● **REQUEST**
Repeat exactly the lines from the start through the line with "a round-headed arch.", both ends included.

__________________________________________________

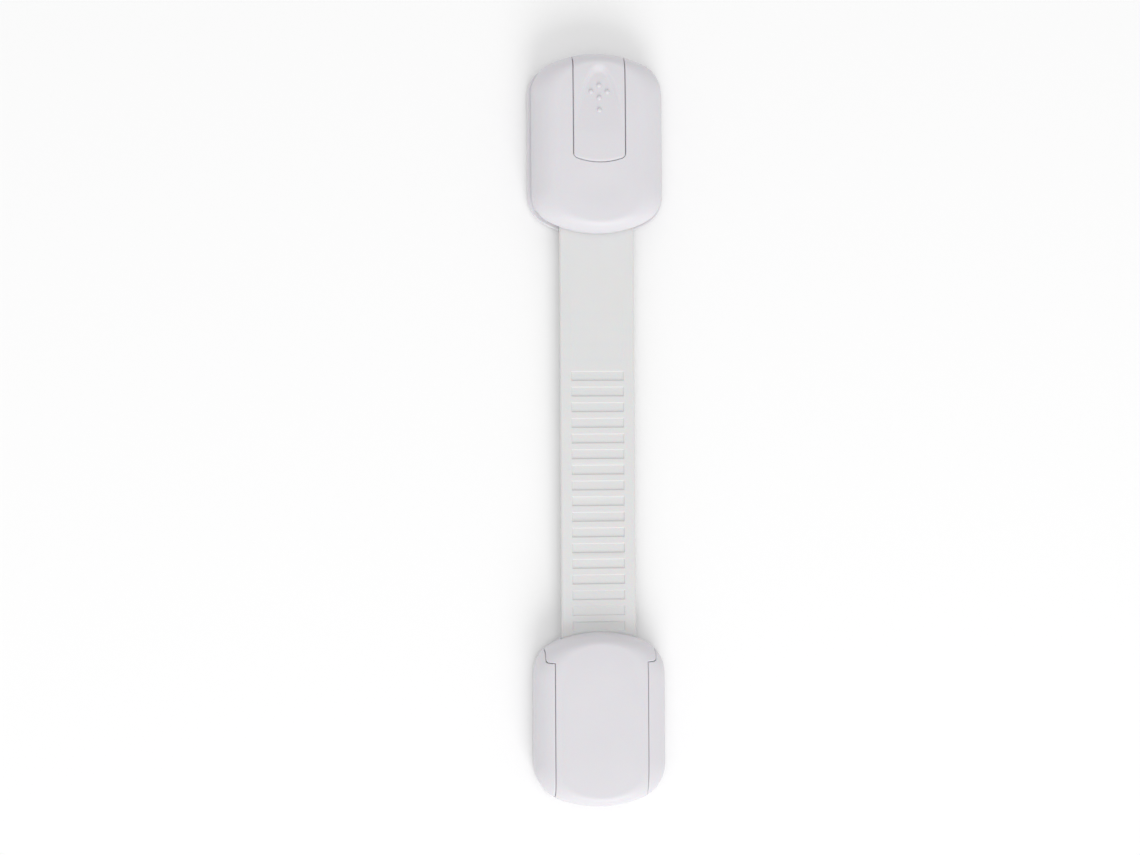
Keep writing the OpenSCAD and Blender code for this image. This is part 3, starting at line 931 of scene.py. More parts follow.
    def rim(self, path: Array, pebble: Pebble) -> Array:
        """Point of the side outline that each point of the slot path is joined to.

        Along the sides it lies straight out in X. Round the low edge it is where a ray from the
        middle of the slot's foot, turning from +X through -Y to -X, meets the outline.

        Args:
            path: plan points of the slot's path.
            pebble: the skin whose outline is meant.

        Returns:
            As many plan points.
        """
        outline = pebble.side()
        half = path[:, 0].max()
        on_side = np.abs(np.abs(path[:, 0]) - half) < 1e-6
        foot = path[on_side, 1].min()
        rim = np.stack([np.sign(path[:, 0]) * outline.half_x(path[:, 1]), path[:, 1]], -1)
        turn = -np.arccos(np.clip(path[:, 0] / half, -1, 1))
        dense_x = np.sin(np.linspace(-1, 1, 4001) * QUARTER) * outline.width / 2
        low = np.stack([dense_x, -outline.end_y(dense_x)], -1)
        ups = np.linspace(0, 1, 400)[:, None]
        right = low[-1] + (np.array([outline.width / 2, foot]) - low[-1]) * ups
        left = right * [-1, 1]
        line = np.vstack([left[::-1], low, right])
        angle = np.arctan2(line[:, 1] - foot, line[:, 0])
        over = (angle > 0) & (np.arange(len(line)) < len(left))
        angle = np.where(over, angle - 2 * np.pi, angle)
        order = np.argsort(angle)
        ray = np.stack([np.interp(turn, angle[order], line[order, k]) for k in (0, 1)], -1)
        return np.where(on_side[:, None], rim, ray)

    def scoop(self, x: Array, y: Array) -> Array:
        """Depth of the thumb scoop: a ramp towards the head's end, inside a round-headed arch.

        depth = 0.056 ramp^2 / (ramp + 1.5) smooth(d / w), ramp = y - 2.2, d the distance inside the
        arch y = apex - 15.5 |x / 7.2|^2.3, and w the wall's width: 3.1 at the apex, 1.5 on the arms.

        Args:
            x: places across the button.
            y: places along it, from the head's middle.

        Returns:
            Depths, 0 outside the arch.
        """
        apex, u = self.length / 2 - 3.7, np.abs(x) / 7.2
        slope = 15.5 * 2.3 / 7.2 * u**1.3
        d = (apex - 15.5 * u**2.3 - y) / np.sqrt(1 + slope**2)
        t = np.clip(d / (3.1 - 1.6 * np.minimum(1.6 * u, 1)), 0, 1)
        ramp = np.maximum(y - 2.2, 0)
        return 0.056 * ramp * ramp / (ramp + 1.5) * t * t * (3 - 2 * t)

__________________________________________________

● **WRITTEN RESPONSE**
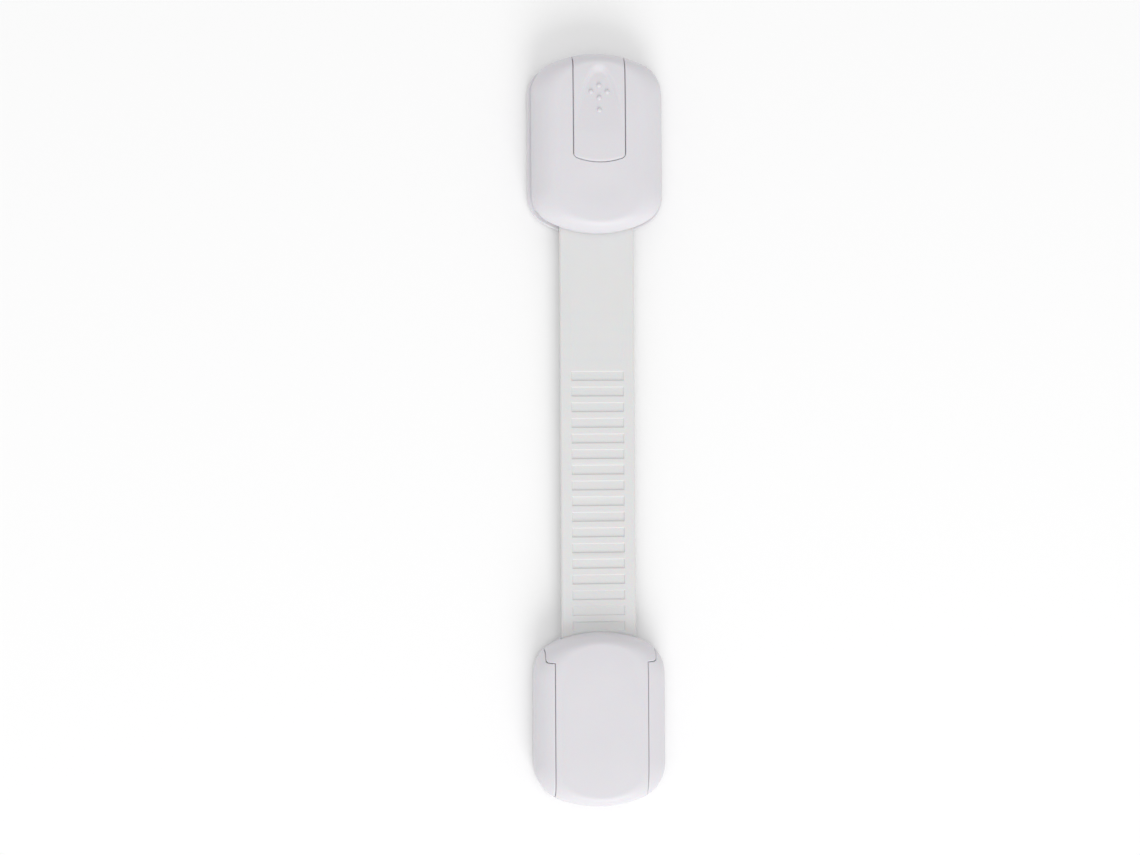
Keep writing the OpenSCAD and Blender code for this image. This is part 3, starting at line 931 of scene.py. More parts follow.
    def rim(self, path: Array, pebble: Pebble) -> Array:
        """Point of the side outline that each point of the slot path is joined to.

        Along the sides it lies straight out in X. Round the low edge it is where a ray from the
        middle of the slot's foot, turning from +X through -Y to -X, meets the outline.

        Args:
            path: plan points of the slot's path.
            pebble: the skin whose outline is meant.

        Returns:
            As many plan points.
        """
        outline = pebble.side()
        half = path[:, 0].max()
        on_side = np.abs(np.abs(path[:, 0]) - half) < 1e-6
        foot = path[on_side, 1].min()
        rim = np.stack([np.sign(path[:, 0]) * outline.half_x(path[:, 1]), path[:, 1]], -1)
        turn = -np.arccos(np.clip(path[:, 0] / half, -1, 1))
        dense_x = np.sin(np.linspace(-1, 1, 4001) * QUARTER) * outline.width / 2
        low = np.stack([dense_x, -outline.end_y(dense_x)], -1)
        ups = np.linspace(0, 1, 400)[:, None]
        right = low[-1] + (np.array([outline.width / 2, foot]) - low[-1]) * ups
        left = right * [-1, 1]
        line = np.vstack([left[::-1], low, right])
        angle = np.arctan2(line[:, 1] - foot, line[:, 0])
        over = (angle > 0) & (np.arange(len(line)) < len(left))
        angle = np.where(over, angle - 2 * np.pi, angle)
        order = np.argsort(angle)
        ray = np.stack([np.interp(turn, angle[order], line[order, k]) for k in (0, 1)], -1)
        return np.where(on_side[:, None], rim, ray)

    def scoop(self, x: Array, y: Array) -> Array:
        """Depth of the thumb scoop: a ramp towards the head's end, inside a round-headed arch.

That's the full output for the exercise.